# Meet my big Hound



## mercymoon (Aug 29, 2008)

Meet "Nero," He is a Catahoula Leopard Dog. 
He may not be much to look at...but he is the BEST dog
you could ever ask for! My hubby and I adopted him back 
in march as a little 8 week old puppy. He was born on Valentine's Day. 

He is the BEST dog when it come for going on walks, and makes
an excellent jogging companion. He is very friendly and ABSOLUTELY
LOVES to climb and run, I think he would be great for agility and flyball
if I knew how to go about teaching it to him.

He won ugliest dog runner up in a charity dog show event! :lol:

I think his best feature are his eyes, I know a lot of people try to
avoid dogs with Heterochromia eyes, but I think they are unique and
ugly and he can see just fine.

The first pic is when he was around 12 weeks, the other pic is recent.


----------



## SECRETO (Aug 20, 2008)

He looks like he is a sweety pie.


----------



## mercymoon (Aug 29, 2008)

SECRETO said:


> He looks like he is a sweety pie.


Oh he is, he still thinks he is a lap dog...LOL!


----------



## Jako (Mar 4, 2008)

I think he's adorable!


----------



## mercymoon (Aug 29, 2008)

Jako said:


> I think he's adorable!


Aww, thanks..I think he's purdy too myself, lol!


----------



## shaneyraepage (Oct 18, 2008)

Very neat looking dog. I have only seen one of them in my life. I dont know much about the breed.. but they seem very interesting.


----------



## mercymoon (Aug 29, 2008)

shaneyraepage said:


> Very neat looking dog. I have only seen one of them in my life. I dont know much about the breed.. but they seem very interesting.


Thanks! 

This breed is not recognized by any registry.
They are the largest and most aggressive of the cattle dogs, bred
Catahoula Leopards are extremely agile and athletic, territorial, protective 
of "their property". They are more primitive psychologically than most breeds
and need consistent obedience reinforcement. The owner must understand 
the Alpha concept and stay in control at all times, but still be loving to the 
dog. Very loyal, loving, intelligent and independent... they really think 
for themselves. to handle wild cattle and hogs in the roughest, most
remote country. 


..but Nero is definately not aggressive to people or animals and has never
even seen a cow! LOL! :lol:


----------



## Purple Poodle (May 5, 2008)

They are accepted by the UKC  Now called the American Leopard Hound:star:


----------



## mercymoon (Aug 29, 2008)

Purple Poodle said:


> They are accepted by the UKC  Now called the American Leopard Hound:star:



Woah, when did that happen? 
I think thats awesome though! :whoo:


----------



## Purple Poodle (May 5, 2008)

mercymoon said:


> Woah, when did that happen?
> I think thats awesome though! :whoo:


It was recognized as The Leopard Cur in 1998 but had a name change in May of 2008


----------



## mercymoon (Aug 29, 2008)

Purple Poodle said:


> It was recognized as The Leopard Cur in 1998 but had a name change in May of 2008


Wow, thanks for the info!


----------



## Lelune (Oct 10, 2008)

whoah... thats one creepy looking dog.... 
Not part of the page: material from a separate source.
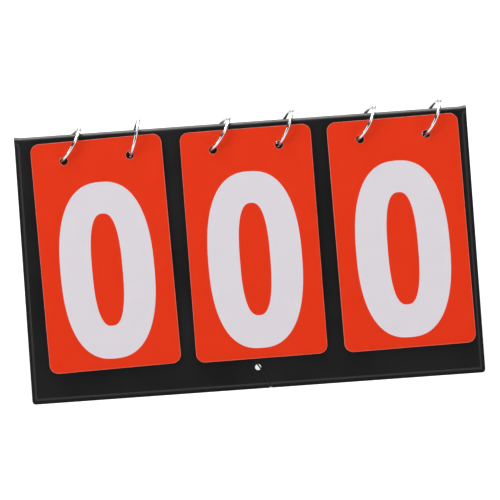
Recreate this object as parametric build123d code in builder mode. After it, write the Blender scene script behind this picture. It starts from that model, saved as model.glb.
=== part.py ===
from build123d import *
import math
import os

# Tabletop flip scoreboard: two vinyl-covered boards joined by a fold along the
# top edge stand as a tent. Three stacks of ten cards hang on six book rings that
# pass through the cards and both covers. Millimetres, +X to the viewer's right,
# the front faces -Y, +Z up, origin on the table under the middle of the tent.

LEAN = 25.0               # each cover's lean from upright, degrees
FOLD_Z = 193.71           # height of the fold's axis above the table
BOARD_W = 370.0           # cover width over the welded rim
BOARD_L = 215.1           # cover length from the fold, before the bottom trim
CORNER_R = 3.0            # bottom corners of the rim

# depths measured outwards from a plane through the fold's axis
W_IN = 0.5                # inner skin, inner face
SKIN_T = 0.4              # vinyl thickness
CORE_T = 2.0              # stiff board thickness
W_CORE = W_IN + SKIN_T    # board, inner face
W_WELD = W_CORE + CORE_T / 2          # the plane in which the skins are welded
W_OUT = W_CORE + CORE_T + SKIN_T      # outer skin, outer face
RIM = 2.8                 # width of the flat welded rim
SLOPE = 1.5               # width of the slope from the rim to the raised face

CARD_W, CARD_H = 106.85, 187.45
CARD_T, CARD_PITCH = 0.24, 0.28
CARD_R = 7.0              # card corner radius
CARD_HOLE_R = 3.3
CARD_HOLE_X = 27.0        # half the distance between a card's two holes
CARD_HOLE_DROP = 15.4     # hole centre below the card's top edge
CARD_TOP = 2.45           # card's top edge below the fold
W_CARD0 = W_OUT + 0.25    # innermost card, inner face
CARDS = 10
STACKS = {                # centre x and roll in the cover's plane, degrees
    "left": (-116.75, 1.15),
    "middle": (3.95, 0.32),
    "right": (124.5, 0.6),
}

RING_R, WIRE_R = 15.5, 1.4
KNUCKLE_R, KNUCKLE_L = 1.7, 3.0
KNUCKLE_OUT = 0.6         # the knuckle sits this far outside the wire's centre line
# lean to the right, highest point of the wire's centre line above the fold,
# height of the leaning axis below the fold, and sideways shift from the hole
RINGS = {
    "ring_1": ("left", -1, 36.0, 11.40, -13.60, -0.65),
    "ring_2": ("left", 1, 18.0, 12.30, -13.27, 0.85),
    "ring_3": ("middle", -1, 37.0, 11.39, -13.83, -0.95),
    "ring_4": ("middle", 1, 27.0, 12.16, -13.21, 0.65),
    "ring_5": ("right", -1, 34.0, 11.39, -13.75, -0.95),
    "ring_6": ("right", 1, 29.0, 12.00, -13.44, 0.55),
}
PANEL_HOLE_R = 4.1
PANEL_HOLE_S = 18.3      # hole centre in the covers, below the fold
PANEL_HOLE_DX = -0.4

CORD_HOLE_S = 197.2       # the stay cord's punched hole, below the fold
CORD_HOLE_X = 0.45
CORD_HOLE_R = 2.45
CORD_R, KNOT_R = 0.65, 1.5
# the cord's loop through the hole and round the bottom rim: x, s, w and corner radius
KNOT_AT = (5.2, 204.2, -1.2)
LOOP = [
    (0.9, 195.9, -0.6, 1.2),
    (1.45, 196.4, 4.1, 1.1),
    (8.8, 210.8, 4.05, 1.6),
    (9.65, 213.9, 2.9, 1.0),
    (9.8, 213.0, 0.25, 1.0),
]
NOTCH_X, NOTCH_S, NOTCH_W = 9.7, 212.45, 1.9          # where the cord bites the rim

sin_a, cos_a = math.sin(math.radians(LEAN)), math.cos(math.radians(LEAN))
os.makedirs("parts", exist_ok=True)


def cover_plane(side, w=0.0):
    """Plane of the front or rear cover: its y runs up to the fold, its z outwards."""
    sign = -1 if side == "front" else 1
    normal = Vector(0, sign * cos_a, sin_a)
    return Plane(
        origin=Vector(0, 0, FOLD_Z) + normal * w,
        x_dir=(1, 0, 0) if side == "front" else (-1, 0, 0),
        z_dir=normal,
    )


def at(side, x, s, w):
    """Point at x across, s below the fold and w out of the cover's zero plane."""
    sign = -1 if side == "front" else 1
    return Vector(x, sign * (s * sin_a + w * cos_a), FOLD_Z - s * cos_a + w * sin_a)


def flip(side):
    return 1 if side == "front" else -1


def hole_x(stack, which):
    """x of a card's hole: the card is rolled a little about its centre."""
    x0, roll = STACKS[stack]
    up = CARD_H / 2 - CARD_HOLE_DROP
    c, s = math.cos(math.radians(roll)), math.sin(math.radians(roll))
    return x0 + which * CARD_HOLE_X * c - up * s


def hole_s(stack, which):
    x0, roll = STACKS[stack]
    up = CARD_H / 2 - CARD_HOLE_DROP
    c, s = math.cos(math.radians(roll)), math.sin(math.radians(roll))
    return CARD_TOP + CARD_H / 2 - (which * CARD_HOLE_X * s + up * c)


RING_X = {name: hole_x(r[0], r[1]) for name, r in RINGS.items()}


def save(part, name):
    part.label = name
    export_step(part, f"parts/{name}.step")


# ---------------------------------------------------------------- the two covers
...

But at the same time very cute lol

I thought they where more merled??


----------



## mercymoon (Aug 29, 2008)

Lelune said:


> whoah... thats one creepy looking dog....
> 
> But at the same time very cute lol
> 
> I thought they where more merled??



But he's MY creepy looking dog, I just love him! 

Thanks! 

I've seen them both merled and this color before often.


----------